Rove: The Legend of Rusty Point
“Rove” is a creative, site-specific piece which weaves two stories into one, but you only get to fully know one of these stories as they simultaneously play out, each with its self-selected audience. It is an ambitious script, which is well-realized with an impressive ensemble of 16+ actors and musicians, roving over the waterfront
boardwalk of Granville Island looking over False Creek. The script is part fairy tale, part psychological exploration (“a la” Jungian shadow) with a splash of good ol’ Vancouverite pride: part appreciation, part self-mockery of the “perfectness” of our highly livable city.
Several ensemble members stood out with their high-quality work: Corina Akeson, as the Narrator (Mother Goose) was extremely skilled (what a goose!); and, Christina Wells Campbell, as Eva, impressively carried the story arc I watched with believability and emotion perhaps because she was also the author and therefore knew the material from the inside. Many others showed skill and polish in their small parts (not to mention those who I never saw, as they were in the other story arc) even if sometimes the effort to create an air of “fantasy” seemed to flavour the acting with a touch of caricature. The two big risks: splitting up the audience into two, so as to intertwine two stories; and, integrating the environment into the storyline, both worked surprisingly well. The musical troupe, unfortunately, stood out a little on its own.

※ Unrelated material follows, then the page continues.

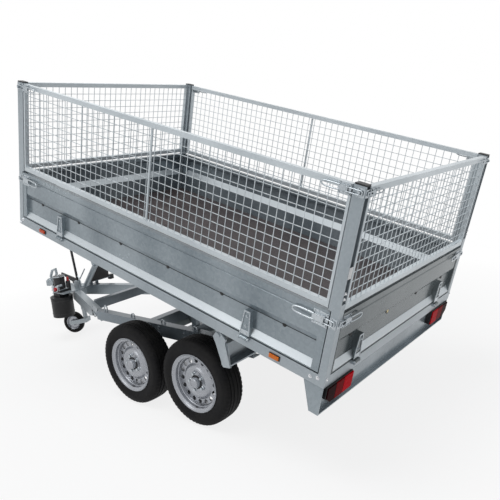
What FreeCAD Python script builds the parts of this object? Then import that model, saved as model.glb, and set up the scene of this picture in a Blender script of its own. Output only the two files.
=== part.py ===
import FreeCAD, Part
import math
import os

os.makedirs("parts", exist_ok=True)
V = FreeCAD.Vector

# Frame: X forward to the towing car, Y to the left, Z up, millimetres.
# The origin is the centre of the coupling ball.
# Sizes below are first given from the rear axle on the ground: x forward, z up.

# Driving sizes: stance
ball_ahead = 2665.0
ball_height = 425.0
wheel_base = 586.0
tyre_radius = 273.0
tyre_width = 157.0
rim_face_y = 740.0
jockey_radius = 100.0

# Driving sizes: bed
bed_length = 2620.0
bed_width = 1600.0
bed_tilt = 15.6
bed_overhang = 684.0
rail_height = 60.0
rail_width = 50.0
board_top = 390.0
mesh_top = 992.0
post_size = 42.0
post_length = 60.0
board_gap = 5.0
gate_gap = 17.0
gate_pin_radius = 6.0
gate_pin_length = 10.0
floor_thickness = 15.0
lamp_drop = 160.0

# Driving sizes: chassis
longeron_y = 380.0
beam_top = 486.0
beam_height = 86.0
beam_width = 60.0
beam_outer_y = 500.0
sheet = 5.0
leg_top = 450.0
leg_height = 90.0
leg_width = 60.0
tube_side = 80.0

# Hinge of the bed, on the end plates of the hinge beam
hinge_x = -287.0
hinge_z = 644.0
hinge_below_rail = 30.0
pin_radius = 12.0

# Ram: foot and eye lie equally far from the hinge of the bed
ram_foot_x = 450.0
ram_foot_z = 250.0
ram_eye_w = -60.0
ram_per_degree = 13.3
ram_stages = 3

half = bed_width / 2
floor_top = rail_height + floor_thickness
rail_z_down = hinge_z + hinge_below_rail
beam_bottom = beam_top - beam_height
tyre_y = rim_face_y - tyre_width / 2 + 6.0


def block(x0, x1, y0, y1, z0, z1):
    return Part.makeBox(x1 - x0, y1 - y0, z1 - z0, V(x0, y0, z0))


def rod(radius, start, end):
    along = end - start
    return Part.makeCylinder(radius, along.Length, start, along)


def hex_bar(radius, start, along, side):
    # Six-sided bar along a line, with one corner toward the given side
    up = side.normalize() if side.Length else V(0, 0, 1)
    other = along.cross(up).normalize()
    corners = []
    for i in range(6):
        angle = math.pi * i / 3
        corners.append(start + up * (radius * math.cos(angle)) + other * (radius * math.sin(angle)))
    return prism(corners, along)


def prism(points, along):
    face = Part.Face(Part.makePolygon(points + [points[0]]))
    return face.extrude(along)


def lathe(profile, start, axis):
    # profile: (distance along the axis, radius) pairs, closed by the axis or by themselves
    side = V(0, 0, 1) if abs(axis.z) < 0.9 else V(1, 0, 0)
    side = (side - axis * side.dot(axis)).normalize()
    points = [start + axis * a + side * r for a, r in profile]
    face = Part.Face(Part.makePolygon(points + [points[0]]))
    return face.revolve(start, axis, 360)


def union(shapes):
    whole = shapes[0]
    for shape in shapes[1:]:
        whole = whole.fuse(shape)
    return whole.removeSplitter()


def mirrored(shape):
    return shape.mirror(V(0, 0, 0), V(0, 1, 0))


def save(name, shapes, on_bed=False):
    shapes = shapes if isinstance(shapes, list) else [shapes]
    solids = []
    for shape in shapes:
        solids.extend(s.copy() for s in shape.Solids)
    whole = Part.makeCompound(solids) if len(solids) > 1 else solids[0]
    if on_bed:
        whole.translate(V(hinge_x - bed_overhang, 0, rail_z_down))
        whole.rotate(V(hinge_x, 0, hinge_z), V(0, -1, 0), bed_tilt)
    whole.translate(V(-ball_ahead, 0, -ball_height))
    whole.exportStep("parts/" + name + ".step")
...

If you were lucky enough to be part of the Illuminaires Festival during its early years, when it was relatively unknown and it seemed like all your various neighbours were there and they all participated in their own way, you might recognize the same vibe from “Rove”. I enjoyed being part of this homegrown art piece and, if there weren’t other shows calling my time, would have returned the next night to follow the other story.